Diplomacy yes; but not World Heritage delisting. That has occurred only twice before. The closest parallel to a government deliberately damaging World Heritage values is the Taliban dynamiting two giant Bamiyan Buddha statues in 2001.

This plan would see World Heritage listed rainforest logged in the Weld Valley. Rob Blakers www.robblakers.com

Bad news for Tasmania

World Heritage logging and associated controversy would also harm Tasmania’s clean, green brand on which other industries such tourism, agriculture and aquaculture rely.

The main rationale for the delisting plan is that the Coalition wants to do everything possible to “unpick” the Tasmanian Forest Agreement.

World Heritage logging would strike at the TFA’s heart. It would deny Tasmania the Forest Stewardship Council (FSC) certification on which Japanese customers now insist, and escalate protests in the forests and markets.

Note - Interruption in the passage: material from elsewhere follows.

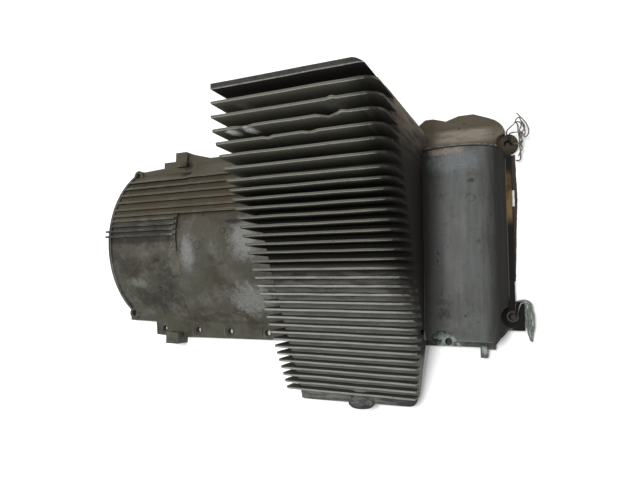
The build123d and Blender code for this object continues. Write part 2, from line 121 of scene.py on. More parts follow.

As Acting Premier and Resources Minister Bryan Green stated:

International customers have made it very clear they want the unrest to stop, they want certified timber products and they support the objectives of the TFA. The TFA gives us the opportunity to not only regain markets that have been lost but to get the industry back on a growth path.

The representative bodies which negotiated the forests agreement are also publicly opposing the Coalition’s plan: the Forest Industries Association of Tasmania, sawmillers’ and forest contractors’ associations, the Construction Forestry Mining and Energy Union and environmental organisations.

World Heritage logging would be a giant leap backwards, plunging Tasmania back into the “forest wars” which have divided the island’s communities for decades.